「上手に楽に老いる」ことを願ってるので
現代ビジネスのサイトに 2ヶ月近く前に掲載された ”「上手に楽に老いている人」と「下手に苦しく老いている人」の意外な違い” という記事が、アクセスランキングの欄で目にとまった。私も来年は 6回目の年男で 72歳になってしまうので、「こりゃ、他人事じゃない!」と、真剣に読んでしまったよ。
この記事は医師で作家の久坂部羊さんの『人はどう老いるのか』という著書(講談社現代新書)から抜粋、編集したもののようだ。実際に多くの高齢者と触れ合う現場からの貴重な提言である。
久坂部氏によれば老人には 2種類あるという。「腰が痛い、膝が痛い、さっさと歩けない、細かい字が読めない書けない、もの忘れが激しい」などとひたすら嘆き続けるタイプと、「年を取ったらこんなもんですわ」と、さまざまな老化による不具合を素直に受け入れるタイプだそうだ。
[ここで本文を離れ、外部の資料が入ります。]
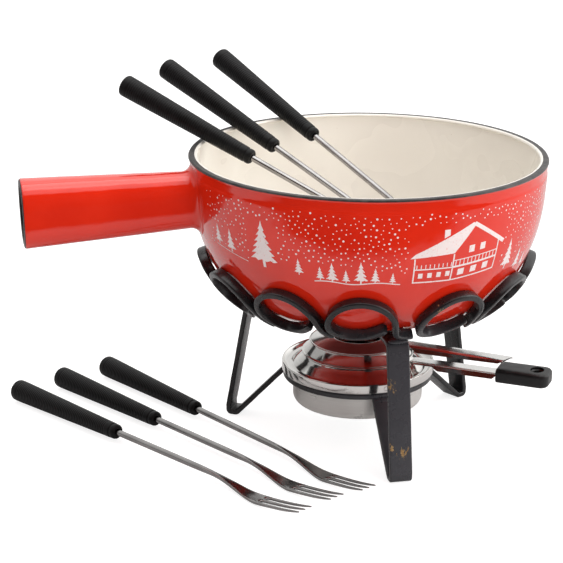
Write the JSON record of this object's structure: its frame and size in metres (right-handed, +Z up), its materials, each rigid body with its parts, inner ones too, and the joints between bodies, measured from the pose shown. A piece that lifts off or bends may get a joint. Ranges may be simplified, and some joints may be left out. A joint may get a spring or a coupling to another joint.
{
  "type": "fondue pot set",
  "caption": "Round-bottomed enamelled cast-iron fondue pot with a stub handle, resting in a wrought scroll stand over a paste burner with a regulator lever, with long-handled forks.",
  "frame": {"origin": "middle of the whole set's plan, on the table top", "axes": "+Z up; +X towards the burner's grip, so the pot's stub handle points to -X; +Y to the back, where the fork butts stand highest"},
  "size_m": [0.3794, 0.3096, 0.238],
  "materials": {
    "red_enamel": "gloss red enamel outside, cream enamel inside, bare dark rim",
    "black_paint": "satin black paint on flat steel bar",
    "burner_steel": "polished to satin stainless steel",
    "burner_gauze": "woven wire gauze",
    "burner_pad": "fibre wool",
    "grip_plastic": "moulded heat-resistant plastic",
    "fork_plastic": "moulded plastic with fine close rings",
    "fork_steel": "polished stainless wire, flattened at the head"
  },
  "bodies": {
    "stand": {"leg_1": "black_paint", "leg_2": "black_paint", "leg_3": "black_paint", "burner_ring": "black_paint", "scroll_01": "black_paint", "scroll_02": "black_paint", "scroll_03": "black_paint", "scroll_04": "black_paint", "scroll_05": "black_paint", "scroll_06": "black_paint", "scroll_07": "black_paint", "scroll_08": "black_paint", "scroll_09": "black_paint", "scroll_10": "black_paint", "scroll_11": "black_paint", "scroll_12": "black_paint"},
    "pot": {"caquelon": "red_enamel"},
    "burner": {"burner_cup": "burner_steel", "burner_dish": "burner_steel", "burner_pad": "burner_pad", "burner_gauze": "burner_gauze", "burner_handle_strip": "burner_steel", "burner_grip": "grip_plastic"},
    "regulator": {"regulator_cap": "burner_steel", "regulator_lever": "burner_steel", "lever_rivet_1": "burner_steel", "lever_rivet_2": "burner_steel"},
    "fork_1": {"fork_1_handle": "fork_plastic", "fork_1_steel": "fork_steel"},
    "fork_2": {"fork_2_handle": "fork_plastic", "fork_2_steel": "fork_steel"},
    "fork_3": {"fork_3_handle": "fork_plastic", "fork_3_steel": "fork_steel"},
    "fork_4": {"fork_4_handle": "fork_plastic", "fork_4_steel": "fork_steel"},
    "fork_5": {"fork_5_handle": "fork_plastic", "fork_5_steel": "fork_steel"},
    "fork_6": {"fork_6_handle": "fork_plastic", "fork_6_steel": "fork_steel"}
  },
  "joints": [
    {"name": "pot_lift", "type": "slide", "parent": "stand", "child": "pot", "axis": [0, 0, 1], "range_m": [0, 0.12]},
    {"name": "burner_lift", "type": "slide", "parent": "stand", "child": "burner", "axis": [0, 0, 1], "range_m": [0, 0.022]},
    {"name": "regulator_turn", "type": "hinge", "parent": "burner", "child": "regulator", "pos_m": [0.05967, 0.0055, 0.0635], "axis": [0, 0, 1], "range_deg": [0, 45]},
    {"name": "fork_1_lift", "type": "slide", "parent": "pot", "child": "fork_1", "axis": [0, 0, 1], "range_m": [0, 0.16]},
    {"name": "fork_2_lift", "type": "slide", "parent": "pot", "child": "fork_2", "axis": [0, 0, 1], "range_m": [0, 0.16]},
    {"name": "fork_3_lift", "type": "slide", "parent": "pot", "child": "fork_3", "axis": [0, 0, 1], "range_m": [0, 0.16]},
    {"name": "fork_4_lift", "type": "slide", "parent": "stand", "child": "fork_4", "axis": [-0.495, -0.5049, 0.7071], "range_m": [0, 0.17]},
    {"name": "fork_5_lift", "type": "slide", "parent": "stand", "child": "fork_5", "axis": [-0.495, -0.5049, 0.7071], "range_m": [0, 0.17]},
    {"name": "fork_6_lift", "type": "slide", "parent": "stand", "child": "fork_6", "axis": [-0.495, -0.5049, 0.7071], "range_m": [0, 0.17]}
  ]
}
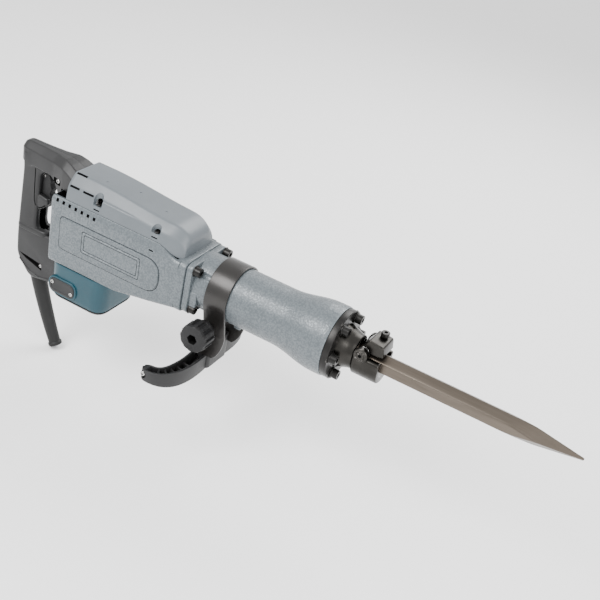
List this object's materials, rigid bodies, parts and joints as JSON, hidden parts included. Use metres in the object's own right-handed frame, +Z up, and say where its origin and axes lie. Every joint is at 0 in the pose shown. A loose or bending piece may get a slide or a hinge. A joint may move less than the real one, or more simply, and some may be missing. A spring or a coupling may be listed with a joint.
{
  "type": "electric jackhammer",
  "caption": "Electric demolition hammer with a rear D-handle, ribbed bow side handle on a clamp band, and a hexagon-shank bull-point chisel.",
  "frame": {"origin": "centre of the flat underside of the tail cover's foot, straight below the motor shaft", "axes": "+X along the hammer axis towards the chisel point, +Y towards the tool's left, +Z up through the top cover"},
  "size_m": [1.061, 0.2608, 0.4043],
  "materials": {
    "hammered_paint": "hammered grey-blue enamel",
    "grey_plastic": "fine satin grain",
    "black_plastic": "fine matte grain",
    "teal_plastic": "satin",
    "black_rubber": "matte",
    "black_steel": "black oxide, slightly glossy",
    "gunmetal": "phosphated, satin",
    "bright_steel": "ground",
    "forged_steel": "forged and oiled",
    "aluminium": "as cast",
    "laminations": "stacked sheet, varnished",
    "copper": "copper, satin",
    "carbon": "pressed carbon"
  },
  "bodies": {
    "frame": {"main_housing": "hammered_paint", "top_cover": "grey_plastic", "cylinder_case": "hammered_paint", "front_cover": "gunmetal", "retainer_block": "black_steel", "latch_pin": "bright_steel", "latch_spring": "bright_steel", "cylinder_liner": "bright_steel", "anvil_bush": "gunmetal", "nose_damper": "black_rubber", "hex_bush": "bright_steel", "gear_plate": "aluminium", "crank_bearing": "bright_steel", "motor_bearing_upper": "bright_steel", "motor_bearing_lower": "bright_steel", "stator": "laminations", "tail_cover": "teal_plastic", "tail_foot": "black_rubber", "brush_cover_right": "black_plastic", "brush_cover_left": "black_plastic", "brush_holder_right": "copper", "brush_holder_left": "copper", "carbon_brush_right": "carbon", "carbon_brush_left": "carbon", "handle_shell_right": "black_plastic", "handle_shell_left": "black_plastic", "trigger_pin": "bright_steel", "switch_body": "black_plastic", "cord_guard": "black_rubber", "flange_bolt_1": "black_steel", "flange_bolt_2": "black_steel", "flange_bolt_3": "black_steel", "flange_bolt_4": "black_steel", "nose_bolt_1": "black_steel", "nose_bolt_2": "black_steel", "nose_bolt_3": "black_steel", "nose_bolt_4": "black_steel", "nose_bolt_5": "black_steel", "nose_bolt_6": "black_steel"},
    "latch": {"latch_lever": "gunmetal", "latch_bolt": "black_steel"},
    "chisel": {"chisel": "forged_steel"},
    "piston": {"piston": "aluminium"},
    "striker": {"striker": "bright_steel"},
    "anvil": {"anvil": "bright_steel"},
    "armature": {"armature_shaft": "bright_steel", "armature_core": "laminations", "commutator": "copper", "fan": "black_plastic"},
    "lay_gear": {"lay_gear": "bright_steel"},
    "crank": {"crank_wheel": "bright_steel", "crankshaft": "bright_steel"},
    "rod": {"connecting_rod": "bright_steel", "wrist_pin": "bright_steel"},
    "trigger": {"trigger": "black_plastic"},
    "lock_button": {"lock_button": "black_plastic"},
    "side_handle": {"clamp_band": "black_steel", "side_bow": "black_plastic", "clamp_bolt": "black_steel"},
    "knob": {"clamp_knob": "black_plastic"}
  },
  "joints": [
    {"name": "armature_spin", "type": "hinge", "parent": "frame", "child": "armature", "pos_m": [0, 0, 0.1], "axis": [0, 0, 1], "continuous": true},
    {"name": "lay_gear_spin", "type": "hinge", "parent": "frame", "child": "lay_gear", "pos_m": [0.0504, 0, 0.19], "axis": [0, 0, 1], "continuous": true},
    {"name": "crank_spin", "type": "hinge", "parent": "frame", "child": "crank", "pos_m": [0.1104, 0, 0.17], "axis": [0, 0, 1], "continuous": true},
    {"name": "rod_turn", "type": "hinge", "parent": "crank", "child": "rod", "pos_m": [0.1274, 0, 0.14], "axis": [0, 0, 1], "continuous": true},
    {"name": "piston_slide", "type": "slide", "parent": "frame", "child": "piston", "axis": [1, 0, 0], "range_m": [-0.034, 0]},
    {"name": "striker_slide", "type": "slide", "parent": "frame", "child": "striker", "axis": [1, 0, 0], "range_m": [-0.042, 0]},
    {"name": "anvil_slide", "type": "slide", "parent": "frame", "child": "anvil", "axis": [1, 0, 0], "range_m": [-0.006, 0]},
    {"name": "chisel_slide", "type": "slide", "parent": "frame", "child": "chisel", "axis": [1, 0, 0], "range_m": [0, 0.018]},
    {"name": "latch_lift", "type": "hinge", "parent": "frame", "child": "latch", "pos_m": [0.527, 0, 0.156], "axis": [0, -1, 0], "range_deg": [0, 45], "stiffness_Nm_per_rad": 0.25, "springref_deg": -28.65},
    {"name": "trigger_pull", "type": "hinge", "parent": "frame", "child": "trigger", "pos_m": [-0.124, 0, 0.197], "axis": [0, 1, 0], "range_deg": [0, 7], "stiffness_Nm_per_rad": 0.8, "springref_deg": -8.59},
    {"name": "lock_button_press", "type": "slide", "parent": "frame", "child": "lock_button", "axis": [0, -1, 0], "range_m": [0, 0.003], "stiffness_N_per_m": 300, "springref_m": -0.002},
    {"name": "side_handle_swivel", "type": "hinge", "parent": "frame", "child": "side_handle", "pos_m": [0.273, 0, 0.14], "axis": [1, 0, 0], "continuous": true},
    {"name": "knob_turn", "type": "hinge", "parent": "side_handle", "child": "knob", "pos_m": [0.263, -0.07, 0.081], "axis": [0, -1, 0], "range_deg": [0, 720]}
  ],
  "couplings": [
    {"joint": "lay_gear_spin", "follows": "armature_spin", "ratio": -0.2},
    {"joint": "crank_spin", "follows": "armature_spin", "ratio": 0.066667},
    {"joint": "rod_turn", "follows": "armature_spin", "ratio": -0.066667}
  ]
}
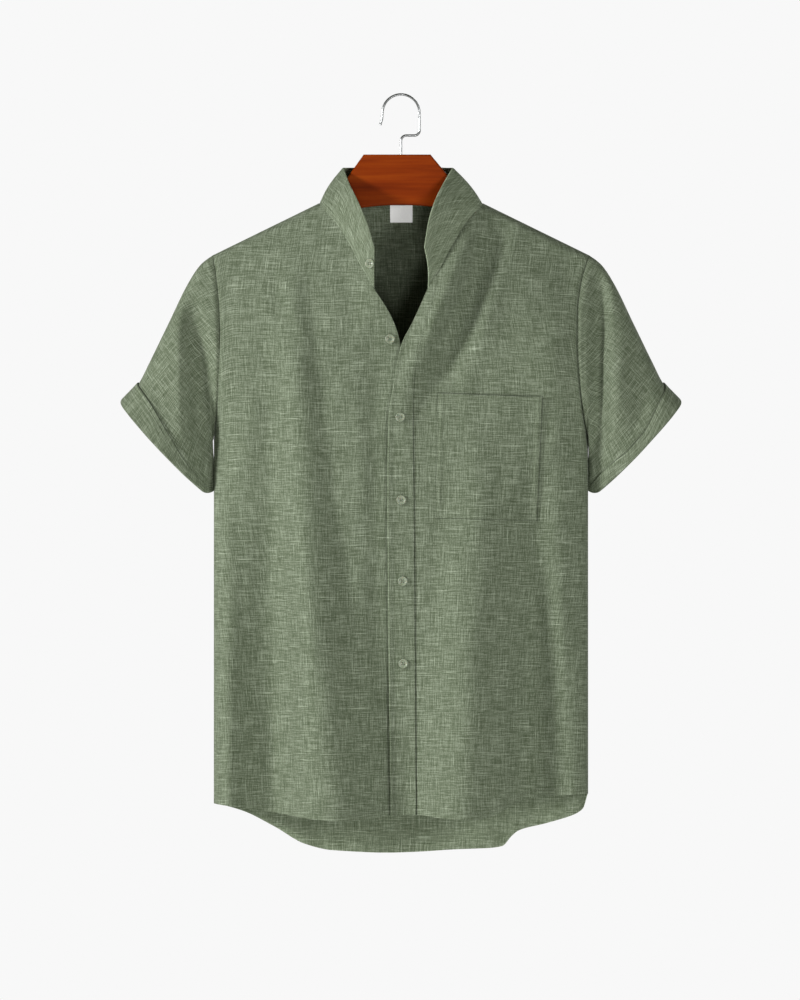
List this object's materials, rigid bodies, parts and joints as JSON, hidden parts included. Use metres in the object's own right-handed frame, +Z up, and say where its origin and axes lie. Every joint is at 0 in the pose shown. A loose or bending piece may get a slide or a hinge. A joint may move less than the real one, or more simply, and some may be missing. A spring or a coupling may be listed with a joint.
{
  "type": "mandarin collar shirt on a wooden hanger",
  "caption": "Short-sleeved button-front shirt with a stand collar, one chest pocket and turned-up cuffs, hanging from a wooden hanger with a wire hook.",
  "frame": {"origin": "inside the crown of the hanger's hook, where a rail touches it", "axes": "+Z up, the shirt faces -Y, and the wearer's left side is +X"},
  "size_m": [0.6484, 0.1203, 0.8768],
  "materials": {
    "cloth": "sage green linen-look weave, matt",
    "wood": "stained and lacquered reddish brown wood",
    "metal": "plain bright wire",
    "button": "pale grey-green moulded resin, satin",
    "label": "plain pale woven ribbon, blank"
  },
  "bodies": {
    "root": {"front_left": "cloth", "front_right": "cloth", "back": "cloth", "sleeve_left": "cloth", "sleeve_right": "cloth", "cuff_left": "cloth", "cuff_right": "cloth", "collar": "cloth", "placket": "cloth", "pocket": "cloth", "label": "label", "button_1": "button", "button_2": "button", "button_3": "button", "button_4": "button", "button_5": "button", "button_collar": "button", "hanger": "wood", "hook": "metal"}
  },
  "joints": []
}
ある男性は腰痛のせいでほとんど歩けないのに、治療なんて求めていないという。「この腰痛は年のせいやから、どうしようもおまへんな。これが治せたら、先生はよっぽどの名医ですわ」と、軽い気持ちで達観しているらしい。
一方で、脳梗塞で左半身不随になった 82歳の女性はリハビリの効果で状況が改善したので、「だいぶ速く歩けるようになりましたね」と声をかけると、険しい顔でにらみつけ、「もっとさっさと歩けるようになりたいんです」と応えたという。ここで筆者は次のように続ける。
彼女は右半身が自由で言語障害もなく、頭もしっかりしていたので、残っている機能を使えばいくらでも楽しむことができるのに、生来、まじめで努力家の彼女は、麻痺した左半身を回復させることで頭がいっぱいのようでした。
なるほど、「上手に楽に老いる」というのは、とりあえず自分の状態をそのまま何てことなく受け入れることが基本のようなのである。たとえ体はしんどくても、気の持ちようで「楽に老いる」ことは可能ってわけだ。それができないと「下手に苦しく老いる」ということになってしまう。
ちなみに、かなりしょっちゅう「70歳過ぎには見えませんね」と言われる私はその「お世辞度」をはかるため、先日試しに某所で「65歳です」とサバを読んでみた。するともろマジで「お若いですねぇ! とてもそんな歳には見えませんよ」なんて言われてしまい、かなり気を良くしている。
とはいえ、さすがに 70歳を過ぎると体力は年々少しずつ低下する。こればかりはいかんともしがたい。
年が明けたら自転車で何度目かの筑波山ヒルクライム(標高差 500m)に挑戦しようと思っているのだが、途中で足をつかずに登り切れるかどうか、ビミョーに自信がなくなりつつある。このヒルクライムを含め、トータル 140km の初乗りなんてした(参照)7年前は、ムチャクチャ元気だったなあ。
私は今のところ、お陰様で体が不自由なんてことはまったくない。まあ、よほどのアクシデントでもない限り、少なくともあと数年(下手すると 10数年以上?)は苦もなく暮らせるだろう。
ただ、問題はその後である。今がなまじ元気すぎるほどなので、老化で体が効かなくなってしまったらそれを気に病んでしまいかねないところだった。その意味で、今のうちに久坂部氏の提言に触れることができたのは幸運なことである。
これで将来、体が多少しんどくなっても「歳だもの、こんなもんだろう」と、あっけらかんと受け入れる心の準備ができたわけだ。元々「まじめで努力家」ってわけじゃないので、そう難しいことじゃないと思う。
ただ贅沢を言わせてもらえば、そうなる前に「突然死」か何かで呆気なくこの世におさらばできれば、モロに楽なんだがなあ。